DO THIS =
Transcribe precisely those lines of the listing that fall between the line containing "const sheet = new" and the last line, inclusive of both.

DATA EXCERPT =
- - - - - - -
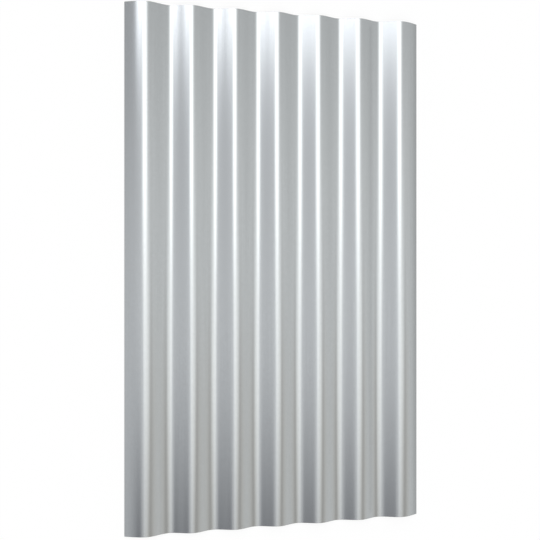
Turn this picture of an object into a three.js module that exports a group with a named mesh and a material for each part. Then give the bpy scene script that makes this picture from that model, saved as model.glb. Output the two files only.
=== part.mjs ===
// Corrugated steel sheet: one flat strip, roll-formed into rounded waves along its whole
// length and cut square at both ends. The corrugation beside each long edge is taller than
// the others, so that it laps over the outer corrugation of the next sheet.
//
// Frame: the sheet lies face up on its troughs. X runs across the corrugations, Y along
// them and Z up, with the origin under the middle of the sheet. Lengths are in millimetres.

import * as THREE from 'three';

// The blank
const sheetLength = 600; // along the corrugations
const sheetThickness = 0.5;

// Inner corrugations, measured on the centre line of the metal
const innerCrests = 5; // an odd number, with one in the middle
const pitch = 51.4; // crest to crest
const waveDepth = 8.8; // trough to crest

// Lap corrugations, one beside each long edge
const lapRun = 28; // outermost trough to lap crest, across the sheet
const lapHeight = 10.5; // that trough to lap crest, up
const lipRun = 23.5; // lap crest to the cut edge, across the sheet

// Facets: along the top of each crest and the bottom of each trough lies a level one
const levelDip = 0.012; // from the true crest down to its level facet
const slopeSteps = 6; // from a level facet to the steepest one

const galvanisedSteel = new THREE.MeshStandardMaterial({
  name: 'galvanised_steel',
  color: 0xb2b4b4,
  metalness: 0.9,
  roughness: 0.35,
});

// The metal runs from bend to bend in S-curves: over a share s of the run, it rises by
// 3 s² - 2 s³ of the whole. It is level at both bends and steepest half way.
function curvePoint(start, end, share) {
  const run = end.x - start.x;
  const rise = end.z - start.z;
  return {
    x: start.x + run * share,
    z: start.z + rise * share ** 2 * (3 - 2 * share),
    slope: (rise / run) * 6 * share * (1 - share),
  };
}

// Shares of the run at the corners of the facets between a level bend and the steepest
// point. The slope grows from one corner to the next by equal steps, in parts of 1.
function cornerShares(rise, stepsToSteepest) {
  const levelShare = Math.sqrt(levelDip / (3 * Math.abs(rise)));
  const levelSlope = 4 * levelShare * (1 - levelShare);
  const shares = [];
  for (let step = 0; step <= stepsToSteepest; step += 1) {
    const slope = levelSlope + ((1 - levelSlope) * step) / stepsToSteepest;
    shares.push((1 - Math.sqrt(1 - slope)) / 2);
  }
  return shares;
}

// From one bend to the next. Its steepest facet lies across the half-way point.
function waveCurve(start, end) {
  const shares = cornerShares(end.z - start.z, slopeSteps + 0.5);
  const mirrored = shares.map((share) => 1 - share).reverse();
  return [...shares, ...mirrored].map((share) => curvePoint(start, end, share));
}

// From the lap crest to the cut edge: the first half of a curve twice as long and as deep,
// so that the metal reaches the edge straight
function lipCurve(crest) {
  const end = { x: crest.x + 2 * lipRun, z: crest.z - 2 * lapHeight };
  return cornerShares(end.z - crest.z, slopeSteps).map((share) => curvePoint(crest, end, share));
}

// Centre line from the left edge to the right one, the same on both sides of the middle crest
function centreLine() {
  const outerTrough = (innerCrests * pitch) / 2;
  const bends = [];
  for (let bend = 0; bend <= innerCrests; bend += 1) {
    bends.push({ x: (bend * pitch) / 2, z: bend % 2 === 0 ? waveDepth : 0 });
  }
  const lapCrest = { x: outerTrough + lapRun, z: lapHeight };
  bends.push(lapCrest);

  const right = bends.slice(1).flatMap((bend, index) => waveCurve(bends[index], bend));
  right.push(...lipCurve(lapCrest));
  const left = right.map(({ x, z, slope }) => ({ x: -x, z, slope: -slope })).reverse();
  return [...left, ...right];
}

// One face of the sheet as seen in its section, at an offset above the centre line
function faceLine(line, offset) {
  return line.map(({ x, z, slope }) => {
    const angle = Math.atan(slope);
    return new THREE.Vector2(x - offset * Math.sin(angle), z + offset * Math.cos(angle));
  });
}

// The section is drawn in X and Z, carried along the sheet and set down on its troughs
function sheetGeometry() {
  const line = centreLine();
  const face = faceLine(line, sheetThickness / 2);
  const back = faceLine(line, -sheetThickness / 2);
  const section = new THREE.Shape([...face, ...back.reverse()]);
  const geometry = new THREE.ExtrudeGeometry(section, {
    depth: sheetLength,
    bevelEnabled: false,
  });
  geometry.rotateX(Math.PI / 2);
  geometry.computeBoundingBox();
  geometry.translate(0, sheetLength / 2, -geometry.boundingBox.min.z);
  return geometry;
}

const sheet = new THREE.Mesh(sheetGeometry(), galvanisedSteel);
sheet.name = 'corrugated_sheet';

const part = new THREE.Group();
part.name = 'corrugated_metal_sheet';
part.add(sheet);

export default part;
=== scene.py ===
# Corrugated galvanised steel sheet, lying face up on its troughs.
# Metres; X runs across the corrugations, Y along them and Z up.
import math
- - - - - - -
FINAL RESULT =
const sheet = new THREE.Mesh(sheetGeometry(), galvanisedSteel);
sheet.name = 'corrugated_sheet';

const part = new THREE.Group();
part.name = 'corrugated_metal_sheet';
part.add(sheet);

export default part;
=== scene.py ===
# Corrugated galvanised steel sheet, lying face up on its troughs.
# Metres; X runs across the corrugations, Y along them and Z up.
import math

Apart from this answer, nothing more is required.